- ENTRIES SUPPLIED:
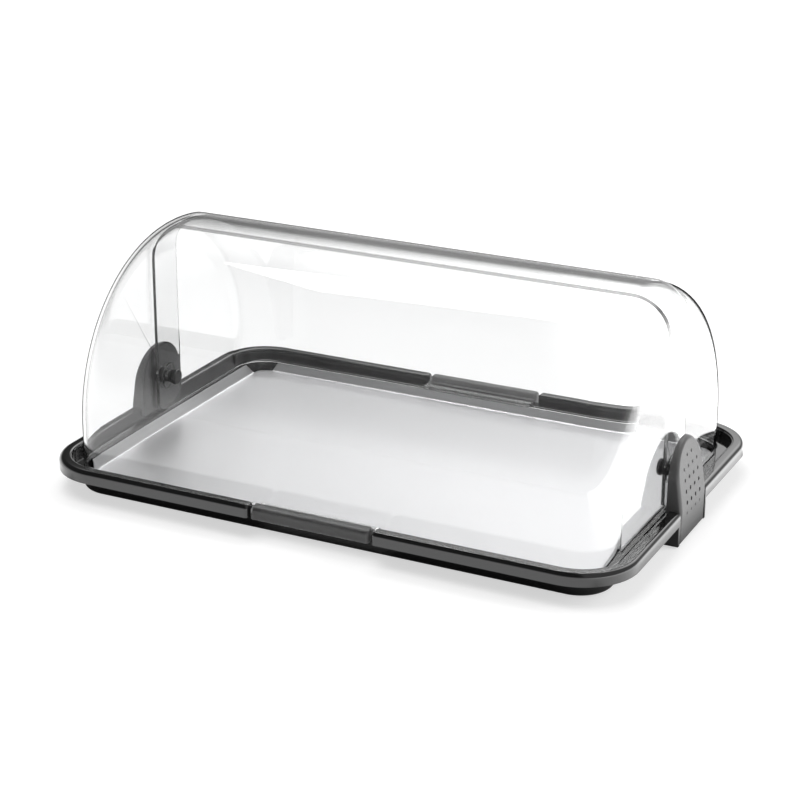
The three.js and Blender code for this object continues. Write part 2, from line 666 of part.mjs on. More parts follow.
// Screw from inside the bowl into the foot of an upright
function bracketScrew(end) {
  const tip = PLATE_FACE - SCREW_TIP_GAP;
  return turnedX(latheOutline([
    [SCREW_HEAD_RADIUS, SCREW_SEAT - SCREW_HEAD_HEIGHT], [SCREW_HEAD_RADIUS, SCREW_SEAT],
    [SCREW_RADIUS, SCREW_SEAT], [SCREW_RADIUS, tip],
  ]), end * SCREW_HALF_SPACING, SCREW_HEIGHT);
}

// Round foot under a corner of the base, or its socket where a gap is given
function footShape(side, end, gap, low) {
  const height = FOOT_SHOW + FOOT_SOCKET_DEPTH + gap - low;
  const geometry = new THREE.CylinderGeometry(FOOT_RADIUS + gap, FOOT_RADIUS + gap, height, ROUND_SIDES);
  geometry.rotateX(Math.PI / 2);
  const x = side * (HALF_LENGTH - FOOT_INSET_X);
  const y = end * (HALF_DEPTH - FOOT_INSET_Y);
  return solid(geometry.translate(x, y, low + height / 2));
}

// Put a solid in the assembly under its name
const group = new THREE.Group();
function place(name, body, finish) {
  const geometry = geometryOf(body).toNonIndexed();
  geometry.computeVertexNormals();
  const mesh = new THREE.Mesh(geometry, new THREE.MeshStandardMaterial(finish));
  mesh.name = name;
  group.add(mesh);
}

place("base_tray", baseTray(), BLACK_GLOSS);
place("display_tray", displayTray(), STEEL);
place("front_hood", frontHood(), CLEAR);
place("rear_hood", rearHood(), CLEAR);
for (const [side, sideName] of [[-1, "left"], [1, "right"]]) {
  place(`bracket_housing_${sideName}`, toSide(bracketHousing(), side), GREY_SATIN);
  place(`bracket_mount_${sideName}`, toSide(bracketMount(), side), GREY_SATIN);
  place(`pivot_pin_${sideName}`, toSide(pivotPin(), side), BLACK_SATIN);
  place(`pin_cap_${sideName}`, toSide(pinCap(), side), BLACK_SATIN);
  for (const [end, endName] of [[-1, "front"], [1, "back"]]) {
    place(`bracket_screw_${endName}_${sideName}`, toSide(bracketScrew(end), side), SCREW_STEEL);
    place(`foot_${endName}_${sideName}`, footShape(side, end, 0, 0), RUBBER);
  }
}

export default group;
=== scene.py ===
"""Looks of the roll top display case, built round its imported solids.

Sizes are in millimetres, in the frame of the solids: +X along the case, -Y to the front, +Z up, and the
origin under the middle, on the surface that the feet stand on. Meshes are made in metres. Lamps, and the
reaches that a material reads from its coordinates, are given in metres.
"""

from __future__ import annotations

import json
import logging
import math
from dataclasses import dataclass
from enum import Enum
from functools import cached_property, reduce
from typing import Callable, Iterable, Sequence

import bmesh
import bpy
from mathutils import Matrix, Vector

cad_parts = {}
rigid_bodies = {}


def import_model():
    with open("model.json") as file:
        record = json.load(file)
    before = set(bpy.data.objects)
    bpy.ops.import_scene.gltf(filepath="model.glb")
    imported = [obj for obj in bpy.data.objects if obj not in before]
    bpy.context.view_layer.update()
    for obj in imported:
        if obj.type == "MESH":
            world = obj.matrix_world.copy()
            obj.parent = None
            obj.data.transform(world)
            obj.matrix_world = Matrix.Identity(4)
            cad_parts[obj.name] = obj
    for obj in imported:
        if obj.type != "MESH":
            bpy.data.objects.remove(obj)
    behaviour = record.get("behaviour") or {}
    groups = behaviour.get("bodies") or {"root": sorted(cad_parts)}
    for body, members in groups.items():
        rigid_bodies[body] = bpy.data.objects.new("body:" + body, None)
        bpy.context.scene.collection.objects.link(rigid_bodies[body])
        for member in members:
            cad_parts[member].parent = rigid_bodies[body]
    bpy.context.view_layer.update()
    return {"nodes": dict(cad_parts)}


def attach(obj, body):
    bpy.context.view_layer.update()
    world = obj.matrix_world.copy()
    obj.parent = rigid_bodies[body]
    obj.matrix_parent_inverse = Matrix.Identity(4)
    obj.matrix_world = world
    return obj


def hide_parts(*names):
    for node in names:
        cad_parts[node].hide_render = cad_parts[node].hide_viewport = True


LOG = logging.getLogger("display_case")

Point = tuple[float, float, float]
Flat = tuple[float, float]
Ring = list[Point]
Station = tuple[Flat, Flat]
Shade = tuple[float, float, float]
Piece = bpy.types.Object
Vert = bmesh.types.BMVert
Tree = bpy.types.NodeTree
Socket = bpy.types.NodeSocket

METRES = 0.001
SMOOTH_ANGLE = math.radians(38)
QUARTERS = ((1, 1), (-1, 1), (-1, -1), (1, -1))

HALF_LENGTH = 280.0
HALF_DEPTH = 188.5
BASE_CORNER = 53.0
BEAD_TOP = 32.6
BEAD_LOW = 20.8
BEAD_WIDTH = 12.0
BEAD_FILLET = 4.6
LEDGE_TOP = 24.0
PIVOT_HEIGHT = 57.4
LIP_HALF = 57.5
FOOT_X = 220.0
FOOT_Y = 138.5
FOOT_SIDES = 48
SCREW_Y = 18.0
SCREW_Z = 10.0


class Side(Enum):
    """The two ends of the case, with the sign of X there."""

    LEFT = -1
    RIGHT = 1

    @property
    def label(self) -> str:
        """Name used in the names of nodes."""
        return self.name.lower()


class Place(Enum):
    """Front and back of the case, with the word that the names of its hoods have there."""

    FRONT = "front"
    BACK = "rear"


class Cut(Enum):
    """What is done to a mesh with another one."""

    JOIN = "UNION"
    REMOVE = "DIFFERENCE"


# Curves


def arc(centre: Flat, radius: float, start: float, end: float, steps: int) -> list[Flat]:
    """Points of a circular arc in a plane.

    Args:
        centre: middle of the circle.
        radius: its radius.
        start: first angle in degrees.
        end: last angle in degrees.
        steps: number of equal parts.

    Returns:
        steps + 1 points from the first angle to the last.
    """
    angles = [math.radians(start + (end - start) * i / steps) for i in range(steps + 1)]
    return [(centre[0] + radius * math.cos(a), centre[1] + radius * math.sin(a)) for a in angles]


def circle(centre: Flat, radius: float, sides: int) -> list[Flat]:
    """Points of a whole circle, each of them once."""
    return arc(centre, radius, 0, 360 - 360 / sides, sides - 1)


def rounded_plan(half_x: float, half_y: float, radius: float, z: float, steps: int = 14) -> Ring:
    """A level rounded rectangle, counter-clockwise from above.

    Args:
        half_x: half its length.
        half_y: half its depth.
        radius: radius of its corners.
        z: its height.
        steps: parts of each corner.

    Returns:
        Its points, corner by corner.
    """
    ring: Ring = []
    for quarter, (sx, sy) in enumerate(QUARTERS):
        centre = (sx * (half_x - radius), sy * (half_y - radius))
        ring += [(x, y, z) for x, y in arc(centre, radius, 90 * quarter, 90 * quarter + 90, steps)]
    return ring


def base_plan(inset: float, z: float) -> Ring:
    """The outline of the base at a distance inside it."""
    return rounded_plan(HALF_LENGTH - inset, HALF_DEPTH - inset, BASE_CORNER - inset, z)


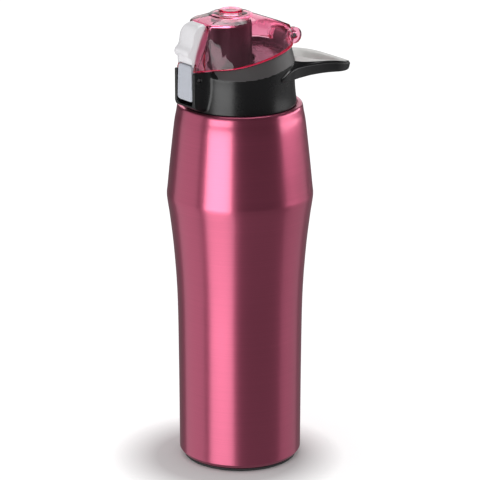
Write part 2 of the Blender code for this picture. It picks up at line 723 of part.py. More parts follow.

- TASK DETAILS: Your output shall consist solely of the lines from the line with "under its name" to the line with "obj.data.transform(world)", reproduced exactly, both ends included.

- EXERCISE SOLUTION:
// Put a solid in the assembly under its name
const group = new THREE.Group();
function place(name, body, finish) {
  const geometry = geometryOf(body).toNonIndexed();
  geometry.computeVertexNormals();
  const mesh = new THREE.Mesh(geometry, new THREE.MeshStandardMaterial(finish));
  mesh.name = name;
  group.add(mesh);
}

place("base_tray", baseTray(), BLACK_GLOSS);
place("display_tray", displayTray(), STEEL);
place("front_hood", frontHood(), CLEAR);
place("rear_hood", rearHood(), CLEAR);
for (const [side, sideName] of [[-1, "left"], [1, "right"]]) {
  place(`bracket_housing_${sideName}`, toSide(bracketHousing(), side), GREY_SATIN);
  place(`bracket_mount_${sideName}`, toSide(bracketMount(), side), GREY_SATIN);
  place(`pivot_pin_${sideName}`, toSide(pivotPin(), side), BLACK_SATIN);
  place(`pin_cap_${sideName}`, toSide(pinCap(), side), BLACK_SATIN);
  for (const [end, endName] of [[-1, "front"], [1, "back"]]) {
    place(`bracket_screw_${endName}_${sideName}`, toSide(bracketScrew(end), side), SCREW_STEEL);
    place(`foot_${endName}_${sideName}`, footShape(side, end, 0, 0), RUBBER);
  }
}

export default group;
=== scene.py ===
"""Looks of the roll top display case, built round its imported solids.

Sizes are in millimetres, in the frame of the solids: +X along the case, -Y to the front, +Z up, and the
origin under the middle, on the surface that the feet stand on. Meshes are made in metres. Lamps, and the
reaches that a material reads from its coordinates, are given in metres.
"""

from __future__ import annotations

import json
import logging
import math
from dataclasses import dataclass
from enum import Enum
from functools import cached_property, reduce
from typing import Callable, Iterable, Sequence

import bmesh
import bpy
from mathutils import Matrix, Vector

cad_parts = {}
rigid_bodies = {}


def import_model():
    with open("model.json") as file:
        record = json.load(file)
    before = set(bpy.data.objects)
    bpy.ops.import_scene.gltf(filepath="model.glb")
    imported = [obj for obj in bpy.data.objects if obj not in before]
    bpy.context.view_layer.update()
    for obj in imported:
        if obj.type == "MESH":
            world = obj.matrix_world.copy()
            obj.parent = None
            obj.data.transform(world)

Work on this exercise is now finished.